Not every manager is a great one. And we can understand why folks at Zappos have soured on the idea. But we know from the people who have sought out Teamworks that there are scores of great managers out there—and even more good managers who want to become great ones. These managers believe that when you focus on building a great team, great results follow.

So, instead of eliminating managers, let’s give them the tools they need to make management meaningful again.

3 Comments

  1. Aldric Giacomoni
    January 27, 2014

    This is an interesting thought. The linked Washington Post article mentions a few interesting things. Fundamentally, I believe, there is a difference of concept in the company organization:

    **”At its core, a holacracy aims to organize a company around the work that needs to be done instead of around the people who do it. As a result, employees do not have job titles. They are typically assigned to several roles that have explicit expectations. Rather than working on a single team, employees are usually part of multiple circles that each perform certain functions.”**

    In this model, the traditional concept of a team manager may very well be ineffective. What is “a team” in this world?

    * there are people known as “lead links” who have the ability to assign employees to roles or remove them from them, but who are not in a position to actually tell people what to do
    * Decisions about what each role entails and how various teams should function are instead made by a governing process of people from each circle
    * the broadest circles can to some extent tell sub-groups what they’re accountable for doing
    * there is still structure
    * employees’ work is still watched

    An interesting thought is this one:
    **”[W]hile the system lacks traditional managers, it does not mean that leaders won’t emerge. If anything, the goal is to get more people to take charge.”**

    Wishful thinking? Self-organization may indeed work quite well, as long as you increase trust between employees.

    So what do we have… We have “lead links” who can assign people to various roles. We have employees who have various roles. The team part of the team, instead of being a hard, company-determined structure, is left to the team to handle. It is more fluid. It is allowed to change.

    Teamworks is right to wonder about some of the traditional values of the manager. Who is responsible for the eagle-eye view? Who is responsible for bringing up blockers, for removing them? Who is responsible for handling friction within the team?

    Forbes has a good article for this: http://www.forbes.com/sites/stevedenning/2014/01/15/making-sense-of-zappos-and-holacracy/

    It seems that a holacracy is, as Forbes puts it, “hierarchy on steroids”.

    “Basically, in holacracy, there is a hierarchy of circles, which are to be run according to detailed democratic procedures. At the same time, each circle operates within the hierarchy. Each higher circle tells its lower circle (or circles), what its purpose is and what is expected of it. It can do anything to the lower circle—change it, re-staff it, abolish it—if it doesn’t perform according to the higher circle’s expectations. The word “customer” or a reference to any feedback mechanism from the customer don’t appear even once in the Holacracy Constitution. The arrangements are purely inward-looking and vertical.”

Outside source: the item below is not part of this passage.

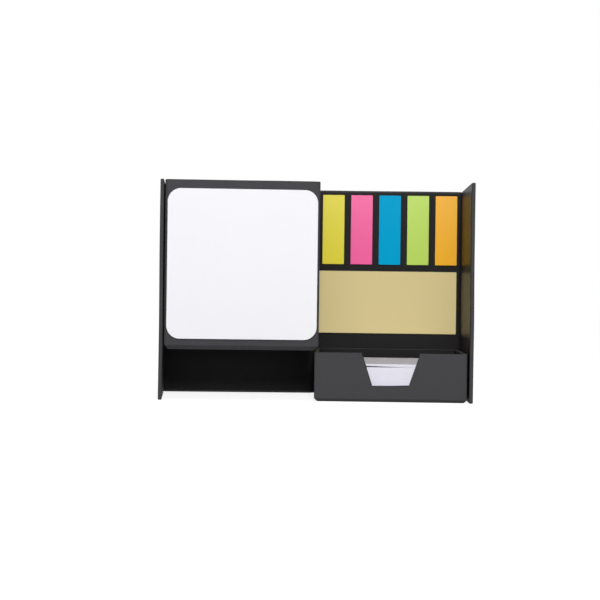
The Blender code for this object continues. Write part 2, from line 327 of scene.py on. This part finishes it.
pad_white = sheet_paper("white_sheets", (0.89, 0.885, 0.915), 0.65, 0.03, "Y", 0.9)
pad_cream = sheet_paper("cream_sheets", (0.765, 0.64, 0.315), 0.65, 0.04, "Y", 0.82)
steel = brushed_steel()


# Meshes


def finish_mesh(bm, name, smooth=True):
    bmesh.ops.remove_doubles(bm, verts=bm.verts, dist=1e-7)
    bmesh.ops.recalc_face_normals(bm, faces=bm.faces)
    mesh = bpy.data.meshes.new(name)
    bm.to_mesh(mesh)
    bm.free()
    if smooth:
        mesh.shade_smooth()
        mesh.set_sharp_from_angle(angle=math.radians(SHARP_ANGLE))
    return mesh


def mark_wear(mesh):
    """Stores how far each face turns away from the flat sides, where paper is rubbed."""
    values = []
    for polygon in mesh.polygons:
        turned = 1.0 - max(abs(c) for c in polygon.normal)
        values.append(min(1.0, max(0.0, (turned - WEAR_FROM) / (WEAR_FULL - WEAR_FROM))))
    mesh.attributes.new("wear", "FLOAT", "FACE").data.foreach_set("value", values)


def add_piece(name, mesh, place, body, materials, nodes=(), weighted=True):
    """A finished mesh as a piece on a body, in the place of the CAD nodes that it stands for."""
    made = bpy.data.objects.new(name, mesh)
    bpy.context.scene.collection.objects.link(made)
    made.matrix_world = place
    for material in materials:
        mesh.materials.append(material)
    if weighted:
        normals = made.modifiers.new("even_shading", "WEIGHTED_NORMAL")
        normals.keep_sharp = True
    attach(made, body)
    if nodes:
        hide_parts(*nodes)


def smooth_step(value):
    value = min(1.0, max(0.0, value))
    return value * value * (3 - 2 * value)


def let_stray(bm, amount, held=()):
    """Moves points by a smooth random field, so that no edge is dead straight. The foot stays
    level, and each of held is an X near which nothing moves."""
    for vert in bm.verts:
        free = 1.0
        for x in held:
            free = min(free, smooth_step(abs(vert.co.x - x) / (12 * MM)))
        push = noise.noise_vector(vert.co / STRAY_LENGTH) * amount * free
        push.z *= smooth_step(vert.co.z / (8 * MM))
        vert.co += push


def box_bmesh(low, high):
    bm = bmesh.new()
    bmesh.ops.create_cube(bm, size=1)
    low, high = Vector(low), Vector(high)
    bmesh.ops.scale(bm, vec=high - low, verts=bm.verts)
    bmesh.ops.translate(bm, vec=(low + high) / 2, verts=bm.verts)
    return bm


def arc(x, y, radius, start, steps):
    """Points of a quarter circle about a centre, anticlockwise from an angle in degrees."""
    angles = [math.radians(start + 90 * step / steps) for step in range(steps + 1)]
    return [(x + radius * math.cos(angle), y + radius * math.sin(angle)) for angle in angles]


def quarter_round(radius):
    """A rounded edge, from its face to its end: how far each point lies in from the face, and
    how far from the end."""
    angles = [math.pi / 2 * step / EDGE_STEPS for step in range(EDGE_STEPS + 1)]
    return [(radius * (1 - math.cos(angle)), radius * (1 - math.sin(angle))) for angle in angles]


def board_plan(low, high, near_round, far_round, inset, runs):
    """Plan of a board that runs along X, anticlockwise, with runs stretches on each long side."""
    least = 0.1 * MM
    near, far = max(near_round - inset, least), max(far_round - inset, least)
    x0, x1 = low[0] + inset, high[0] - inset
    y0, y1 = low[1] + inset, high[1] - inset
    corners = (
        (x1 - far, y1 - far, far, 0),
        (x0 + near, y1 - near, near, 90),
        (x0 + near, y0 + near, near, 180),
        (x1 - far, y0 + far, far, 270),
    )
    points = []
    for number, corner in enumerate(corners):
        turned = arc(*corner, CORNER_STEPS)
        if number in (1, 3):
            before, first = Vector(points[-1]), Vector(turned[0])
            points += [tuple(before.lerp(first, i / runs)) for i in range(1, runs)]
        points += turned
    return points


def board_mesh(name, low, high, near_round, far_round, top_round, held=()):
    """A paper-covered board: every edge is softly rounded where the paper turns over it, and the
    board strays a little from flat."""
    levels, runs = 22, 16
    span = high[2] - low[2] - 2 * top_round
    stations = [(inset, low[2] + up) for up, inset in quarter_round(top_round)]
    stations += [(0.0, low[2] + top_round + span * level / levels) for level in range(1, levels)]
    stations += [(inset, high[2] - down) for inset, down in quarter_round(top_round)]
    rings = []
    for inset, level in stations:
        plan = board_plan(low, high, near_round, far_round, inset, runs)
        rings.append([(x, y, level) for x, y in plan])
    bm = loft(rings)
    let_stray(bm, STRAY, held)
    mesh = finish_mesh(bm, name)
    mark_wear(mesh)
    return mesh


def round_rectangle(low, high, radius, steps):
    """Outline points of a rectangle with round corners, anticlockwise."""
    x0, x1 = low[0] + radius, high[0] - radius
    y0, y1 = low[1] + radius, high[1] - radius
    centres = ((x1, y1, 0), (x0, y1, 90), (x0, y0, 180), (x1, y0, 270))
    return [point for x, y, start in centres for point in arc(x, y, radius, start, steps)]


def loft(rings, material_of_band=None):
    """A closed skin through rings of as many points each, with a flat cap at both ends."""
    bm = bmesh.new()
    rows = [[bm.verts.new(p) for p in ring] for ring in rings]
    count = len(rows[0])
    for band, (lower, upper) in enumerate(zip(rows, rows[1:])):
        for i in range(count):
            j = (i + 1) % count
            made = bm.faces.new((lower[i], lower[j], upper[j], upper[i]))
            made.material_index = material_of_band[band] if material_of_band else 0
    bm.faces.new(rows[0][::-1])
    last = bm.faces.new(rows[-1])
    last.material_index = material_of_band[-1] if material_of_band else 0
    return bm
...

    There’s a lot of good stuff in the Forbes article, but I’ll skip to the second misunderstanding they list: “No managers in holacracy?”

    They indicate that there are “roles” which are managers in all but name, and that even though the accountability of the role can be changed by the governing rules of the circle, that doesn’t make that person any less of a manager.

    Based on the Forbes article, it looks like a holacracy might be some answer to what Agile does not discuss, namely the administrative (and not customer-value-driven) tasks such as sick leave.

    I can see how a holacracy could leverage Teamworks successfully; the upper circle would handle the manager tools. I do not see a fundamental schism in the traditional model. I do see a potential for increasing team communication.

    Reply
  2. Teamworks
    January 28, 2014

    Aldric: Thanks for your thoughtful response. You’re most likely right that holacracy is more nuanced than all the “Zappos eliminates managers” articles suggest. Yet, we’re still not convinced that the explicit care and feeding of the team — and of individual team members — is deliberately taken on by anyone within those circles. And that worries us. We give Zappos credit for experimenting. Time will tell if the experiment is a success.

    Reply
    • Aldric Giacomoni
      January 28, 2014

      That’s absolutely correct. There’s no way to know whether that is an explicit role or one which they hope will naturally crop up. I’m curious to hear more about Zappo’s experiences with it.